Member of the Newfoundland House of Assembly for Burgeo-La Poile
- In office May 2, 1861 – November 13, 1869
- Preceded by: Hugh Hoyles
- Succeeded by: Prescott Emerson

Personal details
- Born: September 12, 1834 Port de Grave, Newfoundland Colony
- Died: January 27, 1914 (aged 79) St. John's, Newfoundland
- Spouse: Sarah Anne Edlestone Farrar
- Relatives: Robert Henry Prowse (brother)
- Occupation: Lawyer, historian

= Daniel Woodley Prowse =

Newfoundland lawyer, politician, judge and historian (1834–1914)

Daniel Woodley Prowse, (September 12, 1834 - January 27, 1914) was a lawyer, politician, judge, historian, essayist, and office holder.

Born in Port de Grave, Newfoundland (now Newfoundland and Labrador, Canada), he was the fourth of the seven children of Robert Prowse and Jane Woodley. Prowse is the author of A History of Newfoundland which is considered one of the most complete and meticulous colonial history books in existence.
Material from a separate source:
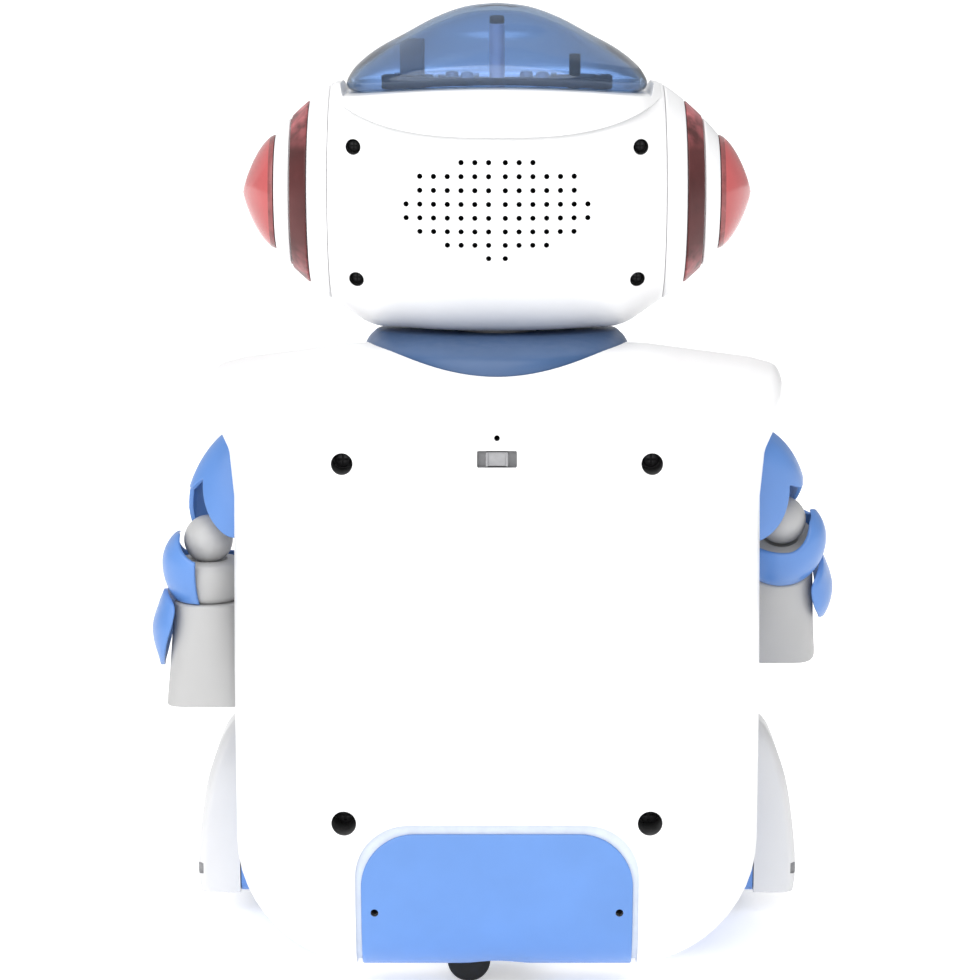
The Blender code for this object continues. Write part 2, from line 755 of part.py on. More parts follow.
def drive_wheels():
    low, high = WHEEL_X
    tread = 0.0030
    for side, sign in SIDES.items():
        centre = (0, WHEEL_Y, WHEEL_RADIUS)
        bm = bmesh.new()
        hub = WHEEL_RADIUS - tread - GAP
        profile = [(0.0028, low), (hub, low), (hub, high), (0.0028, high)]
        add_lathe(bm, [(r, sign * x) for r, x in profile], "X", centre, 18, ring=True)
        finish(f"wheel_hub_{side}", bm, "grey_plastic", origin=(sign * low, WHEEL_Y, WHEEL_RADIUS))
        bm = bmesh.new()
        inner = WHEEL_RADIUS - tread
        profile = [(inner, low), (WHEEL_RADIUS - 0.0006, low), (WHEEL_RADIUS, low + 0.0010)]
        profile += [(WHEEL_RADIUS, high - 0.0010), (WHEEL_RADIUS - 0.0006, high), (inner, high)]
        add_lathe(bm, [(r, sign * x) for r, x in profile], "X", centre, 24, ring=True)
        finish(f"tyre_{side}", bm, "rubber", origin=(sign * low, WHEEL_Y, WHEEL_RADIUS))
        bm = bmesh.new()
        add_box(
            bm,
            (min(sign * 0.030, sign * 0.0548), WHEEL_Y - 0.0105, CHASSIS_Z[0] + 0.0028),
            (max(sign * 0.030, sign * 0.0548), WHEEL_Y + 0.0180, 0.0330),
        )
        motor = finish(f"gearmotor_{side}", bm, "grey_plastic")
        bm = bmesh.new()
        add_rod(bm, 0.0025, "X", (sign * 0.050, WHEEL_Y, WHEEL_RADIUS), sign * 0.0235, 12)
        boolean(motor, finish(f"axle_{side}", bm), "UNION")


def caster():
    """A swivel fork on an upright pin, and a small wheel that trails to one side of it."""
    x0, y0 = CASTER
    x = x0 + CASTER_TRAIL
    bm = bmesh.new()
    add_rod(bm, 0.0068, "Z", (x0, y0, 0.0138), 0.0022, 16)
    fork = finish("caster_fork", bm, "black_plastic", origin=(x0, y0, 0.0138))
    bm = bmesh.new()
    for sign in (1, -1):
        low, high = sorted((y0 + sign * 0.0032, y0 + sign * 0.0046))
        corners = [(x0 - 0.003, 0.0145, 0), (x + 0.0022, 0.0145, 0), (x + 0.0022, 0.0038, 0.0018)]
        corners.append((x - 0.0022, 0.0038, 0.0018))
        outline = rounded(corners, 3)
        add_loft(bm, [standing(outline, low), standing(outline, high)])
    add_rod(bm, 0.0030, "Z", (x0, y0, 0.0150), 0.0090, 12)
    add_rod(bm, 0.0010, "Y", (x, y0 - 0.0040, CASTER_RADIUS), 0.0080, 8)
    boolean(fork, finish("fork_parts", bm), "UNION")
    bm = bmesh.new()
    tyre = CASTER_RADIUS
    profile = [(0.0013, -0.0028), (tyre - 0.0010, -0.0028), (tyre, -0.0016)]
    profile += [(tyre, 0.0016), (tyre - 0.0010, 0.0028), (0.0013, 0.0028)]
    add_lathe(bm, profile, "Y", (x, y0, CASTER_RADIUS), 20, ring=True)
    finish("caster_wheel", bm, "black_plastic", origin=(x, y0, CASTER_RADIUS))


def battery_pack():
    """The battery box behind the door, with the bearing block for the caster's pin under it."""
    bm = bmesh.new()
    add_box(bm, (-0.0330, 0.0220, 0.0165), (0.0330, 0.0515, 0.0490))
    pack = finish("battery_pack", bm, "black_plastic")
    bm = bmesh.new()
    add_rod(bm, 0.0033, "Z", (*CASTER, 0.0100), 0.0170, 12)
    boolean(pack, finish("caster_bore", bm))


def empty(name, location, parent=None, swing=0.0):
    made = bpy.data.objects.new(name, None)
    bpy.context.scene.collection.objects.link(made)
    made.location = location
    made.rotation_euler.x = -math.radians(swing)
    made.parent = parent
    return made


def sleeve_radius(z):
    share = (0.1048 - z) / (0.1048 - HAND_Z)
    return 0.0105 + 0.0019 * share


def shoulder(side, sign, pivot):
    """A blue cap like a quarter egg, with a flat inner side, a flat underside and a hub."""
    centre = (0.0667, 0.0, 0.1310)
    reach = (0.0252, 0.0145, 0.0270)
    inner, floor = 0.0710, 0.1237
    bm = bmesh.new()
    loops = []
    for k in range(9):
        z = floor + (centre[2] + reach[2] * 0.97 - floor) * k / 8
        scale = math.sqrt(1 - ((z - centre[2]) / reach[2]) ** 2)
        limit = math.acos((inner - centre[0]) / (reach[0] * scale))
        loop = []
        for i in range(13):
            angle = limit * (i / 6 - 1)
            x = centre[0] + reach[0] * scale * math.cos(angle)
            loop.append((sign * (x - ARM_X), reach[1] * scale * math.sin(angle), z - SHOULDER_Z))
        loops.append(loop)
    add_loft(bm, loops)
    cap = finish(f"shoulder_{side}", bm, "blue_plastic", parent=pivot)
    bm = bmesh.new()
    add_rod(bm, 0.0065, "X", (sign * (0.0668 - ARM_X), 0, 0), sign * 0.0060, 16)
    hub = finish(f"shoulder_hub_{side}", bm, parent=pivot)
    boolean(cap, hub, "UNION")
    bm = bmesh.new()
    profile = []
    for k in range(6):
        angle = math.radians(88 * (1 - k / 5)) if k < 5 else math.radians(4)
        profile.append((BALL_RADIUS * math.sin(angle), -BALL_RADIUS * math.cos(angle)))
    drop = ELBOW_Z - SHOULDER_Z
    add_lathe(bm, profile, "Z", (0, 0, drop), 16)
    finish(f"elbow_ball_{side}", bm, "white_shell", parent=pivot)


def smooth_step(low, high, value):
    share = min(max((value - low) / (high - low), 0.0), 1.0)
    return share * share * (3 - 2 * share)


def cuff_top(side, angle):
    """Height of the cuff's upper edge: highest at the outer side of the arm, angle 0, and lowest in front."""
    turn = math.degrees(angle)
    if turn < 0:
        return 0.1250 - 0.0078 * smooth_step(12, 50, -turn)
    return 0.1250 - (0.0078 if side == "left" else 0.0044) * smooth_step(35, 85, turn)


def cuff(side, sign, pivot):
    """The C-shaped blue cover round the elbow cup, high at the outer side of the arm."""
    first, last = (math.radians(a) for a in CUFF_SPAN[side])

    def skin(inset):
        def surface(u, v):
            angle = first + u * (last - first)
            top = cuff_top(side, angle)
            z = 0.1050 + v * (top - 0.1050)
            height = (z - 0.1160) / (0.0125 if z > 0.1160 else 0.0160)
            radius = 0.0137 * math.sqrt(1 - height * height) - inset
            return (sign * radius * math.cos(angle), radius * math.sin(angle), z - ELBOW_Z)

        return surface

    bm = bmesh.new()
    add_slab(bm, skin(0.0), skin(0.0013), 14, 4)
    finish(f"elbow_cuff_{side}", bm, "blue_plastic", parent=pivot)


def forearm(side, sign, pivot):
    bm = bmesh.new()
    low = 0.1051 - ELBOW_Z
    profile = [(0.0083, low), (0.0092, low + 0.0010), (0.0110, low + 0.0060), (0.0113, low + 0.0095)]
    profile += [(0.0104, low + 0.0120), (0.0096, low + 0.0127), (0.0086, low + 0.0122), (0.0070, low + 0.0112)]
    profile += [(0.0034, low + 0.0098), (0.0005, low + 0.0095)]
    add_lathe(bm, profile, "Z", (0, 0, 0), 20)
    finish(f"elbow_cup_{side}", bm, "white_shell", parent=pivot)
    bm = bmesh.new()
    top = 0.1048 - ELBOW_Z
    bottom = HAND_Z - ELBOW_Z
    high, wide = sleeve_radius(0.1048), sleeve_radius(HAND_Z)
    profile = [(high - 0.0008, top), (high, top - 0.0008), (wide, bottom + 0.0004), (wide - 0.0004, bottom)]
    profile += [(wide - 0.0018, bottom), (wide - 0.0018, bottom + 0.0030)]
    loops = []
    for radius, z in profile:
        power = 2 + 2.4 * (top - z) / (top - bottom)
        loop = []
        for i in range(32):
            a, b = math.cos(math.pi * i / 16), math.sin(math.pi * i / 16)
            reach = radius * (abs(a) ** power + abs(b) ** power) ** (-1 / power)
            loop.append((reach * a, reach * b, z))
        loops.append(loop)
    add_loft(bm, loops)
    finish(f"forearm_{side}", bm, "white_shell", parent=pivot)
    cuff(side, sign, pivot)
    fin(side, sign, pivot)


def fin(side, sign, pivot):
    """A leaf-shaped shield on the outer side. Height, inner and outer x, and half its depth."""
    stations = (
        (0.1080, 0.0980, 0.0988, 0.0012),
        (0.1062, 0.0972, 0.0996, 0.0042),
        (0.1020, 0.0966, 0.1010, 0.0072),
        (0.0969, 0.0971, 0.1020, 0.0084),
        (0.0910, 0.0981, 0.1015, 0.0066),
        (0.0850, 0.0992, 0.0998, 0.0010),
    )
    loops = []
    for z, inner, outer, depth in stations:
        loop = []
        for i in range(9):
            across = -1 + i / 4
            bulge = 1 - 0.75 * across * across
            loop.append((inner + (outer - inner) * bulge, depth * across))
        loop += [(inner, depth * 0.9), (inner, -depth * 0.9)]
        loops.append([(sign * (x - ARM_X), y, z - ELBOW_Z) for x, y in loop])
    bm = bmesh.new()
    add_loft(bm, loops)
    finish(f"forearm_fin_{side}", bm, "blue_plastic", parent=pivot)


def arms():
    for side, sign in SIDES.items():
        pivot = empty(f"shoulder_axis_{side}", (sign * ARM_X, 0, SHOULDER_Z), swing=ARM_SWING[side])
        elbow = empty(f"elbow_axis_{side}", (0, 0, ELBOW_Z - SHOULDER_Z), parent=pivot)
        shoulder(side, sign, pivot)
        forearm(side, sign, elbow)


def main():
    for old in list(bpy.data.objects):
        bpy.data.objects.remove(old)
    head_rear_shell()
    head_front_shell()
    face_visor()
    head_crown()
    dome()
    dome_lights()
    speaker()
    ears()
    head_screws()
    neck_collar()
    torso_rear_shell()
    torso_front_shell()
    battery_door()
    torso_screws()
    chest()
    power_switch()
    chassis()
    legs()
    drive_wheels()
    caster()
    battery_pack()
    arms()


main()
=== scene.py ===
"""Looks of the educational coding robot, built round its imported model.

The robot faces -Y and +X is its own left. All sizes are in metres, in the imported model's frame.
"""

import json
import math

import bmesh
import bpy
from mathutils import Matrix, Vector
from mathutils.bvhtree import BVHTree
from mathutils.interpolate import poly_3d_calc


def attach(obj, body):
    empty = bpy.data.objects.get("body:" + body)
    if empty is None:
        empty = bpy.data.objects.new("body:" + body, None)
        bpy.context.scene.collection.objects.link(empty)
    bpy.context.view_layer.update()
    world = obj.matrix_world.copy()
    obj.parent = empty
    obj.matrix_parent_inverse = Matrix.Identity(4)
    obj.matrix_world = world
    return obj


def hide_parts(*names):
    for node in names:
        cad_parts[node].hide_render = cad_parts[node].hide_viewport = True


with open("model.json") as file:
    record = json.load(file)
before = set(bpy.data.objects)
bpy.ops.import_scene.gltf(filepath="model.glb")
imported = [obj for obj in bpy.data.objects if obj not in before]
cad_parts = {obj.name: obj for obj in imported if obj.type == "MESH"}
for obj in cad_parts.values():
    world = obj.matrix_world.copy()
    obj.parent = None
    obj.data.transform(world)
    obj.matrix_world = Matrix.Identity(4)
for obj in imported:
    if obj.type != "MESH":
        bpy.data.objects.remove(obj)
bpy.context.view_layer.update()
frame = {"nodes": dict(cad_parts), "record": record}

GAP = 0.0003  # clearance between pieces that touch
SIDES = {"left": 1, "right": -1}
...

Educated in St. John's and Collegiate School in Liverpool, England, Prowse went to Spain to learn the family business before he returned to Newfoundland where he studied law and articled with Bryan Robinson and eventually was called to the bar in 1858. On March 19, 1860, in a bet, D. W. Prowse won a $6 hat from Mr. Moore by wearing his rifle dress down Water St.
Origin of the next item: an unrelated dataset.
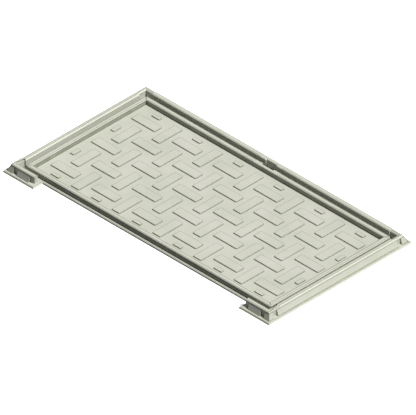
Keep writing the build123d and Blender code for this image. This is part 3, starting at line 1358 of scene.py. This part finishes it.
        along_size = (self.block_length, self.block_width)
        across_size = (self.block_width, self.block_length)
        along = self.block("block_along", *along_size)
        across = self.block("block_across", *across_size)
        laid: list[bpy.types.Object] = []
        for column in range(-1, self.columns + 1):
            for row in range(-1, self.rows + 1):
                x = (column - (self.columns - 1) / 2) * self.pitch_x
                y = self.middle_y + (row - (self.rows - 1) / 2) * self.pitch_y
                lies_along = (column + row) % 2 == 0
                pattern, size = (along, along_size) if lies_along else (across, across_size)
                block = self.lay_block(pattern, (x, y), size)
                if block is not None:
                    laid.append(block.obj)
        plate.outline(self.block_line)
        joined([plate.obj, *laid])
        for pattern in (along, across):
            bpy.data.objects.remove(pattern.obj)
        plate.smooth(SHARP)
        log.info("%d tread blocks", len(laid))
        dress(plate.obj, coat, Body.COVER, Slot.COVER, "tread_plate")

    def build(self) -> None:
        """Builds the cover's rim and plate."""
        coat = self.finish.build()
        self.rim_bars(coat)
        self.tread(coat)
        for name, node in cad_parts.items():
            if name.startswith("cross_stiffener"):
                paint(node, coat)


def paint(node: bpy.types.Object, material: bpy.types.Material) -> None:
    """Gives a CAD node a better material."""
    node.data.materials.clear()
    node.data.materials.append(material)


# ---------------------------------------------------------------- studio
@dataclass
class Studio:
    """Plain floor, one soft key light and an even fill, and the camera."""

    floor_size: float = 12.0
    floor_drop: float = 0.5 * MM
    key_from: Colour = (0.62, 0.14, 0.76)
    key_power: float = 5.05
    key_spread: float = 9.0
    fill: float = 0.22
    azimuth: float = 45.0
    elevation: float = 35.2644
    view_width: float = 1.4344
    view_shift: tuple[float, float] = (0.0019, -0.0008)
    distance: float = 3.0

    def build(self) -> None:
        """Sets up the floor, the lights and the camera."""
        scene = bpy.context.scene
        bpy.ops.object.select_all(action="DESELECT")
        bpy.ops.mesh.primitive_plane_add(
            size=self.floor_size, location=(0.0, 0.0, -self.floor_drop)
        )
        floor = bpy.context.object
        floor.name = "studio_floor"
        floor.data.materials.append(FloorFinish("studio_floor").build())
        floor.visible_diffuse = False
        floor.visible_glossy = False
        floor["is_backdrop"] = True

        world = bpy.data.worlds.new("studio_fill")
        world.use_nodes = True
        background = world.node_tree.nodes["Background"]
        background.inputs["Color"].default_value = (1.0, 1.0, 1.0, 1.0)
        background.inputs["Strength"].default_value = self.fill
        scene.world = world

        key_data = bpy.data.lights.new("key", "SUN")
        key_data.energy = self.key_power
        key_data.angle = math.radians(self.key_spread)
        key = bpy.data.objects.new("key", key_data)
        key.rotation_euler = Vector(self.key_from).to_track_quat("Z", "Y").to_euler()
        scene.collection.objects.link(key)

        camera_data = bpy.data.cameras.new("camera")
        camera_data.type = "ORTHO"
        camera_data.ortho_scale = self.view_width
        camera = bpy.data.objects.new("camera", camera_data)
        turn, lift = math.radians(self.azimuth), math.radians(self.elevation)
        flat = math.cos(lift)
        outward = Vector((math.sin(turn) * flat, -math.cos(turn) * flat, math.sin(lift)))
        facing = outward.to_track_quat("Z", "Y")
        camera.rotation_euler = facing.to_euler()
        right, up = facing @ Vector((1, 0, 0)), facing @ Vector((0, 1, 0))
        across, above = self.view_shift
        camera.location = outward * self.distance + right * across + up * above
        scene.collection.objects.link(camera)
        scene.camera = camera
        scene.view_settings.view_transform = "Standard"


def main() -> None:
    """Builds the object and the studio."""
    logging.basicConfig(level=logging.INFO, format="%(name)s: %(message)s")
    SurfaceFrame().build()
    TrayCover().build()
    rubber = RubberFinish("seat_rubber").build()
    steel = SteelFinish("fastener_steel").build()
    for name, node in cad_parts.items():
        if name.endswith("seat_strip"):
            paint(node, rubber)
        elif name in ("joint_dowels", "sill_screws"):
            paint(node, steel)
    Studio().build()


if __name__ == "__main__":
    main()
Prowse also was an elected member of the Colony's House of Assembly for Burgeo-La Poile. In 1867 he was a proponent of the pro-confederated movement under Ambrose Shea. In 1869 he was appointed a judge of the Central District Court, an appointment he held until his retirement in 1898. Powers of a judge of the Central District Court were such that he was a Stipendiary Magistrate, a Justice of the Peace and a Circuit Judge. Prowse was also an avid hunter.

He was appointed CMG in the 1912 New Year Honours.

His brother Robert Henry also served in the Newfoundland assembly. The former town of Prowseton is named after him.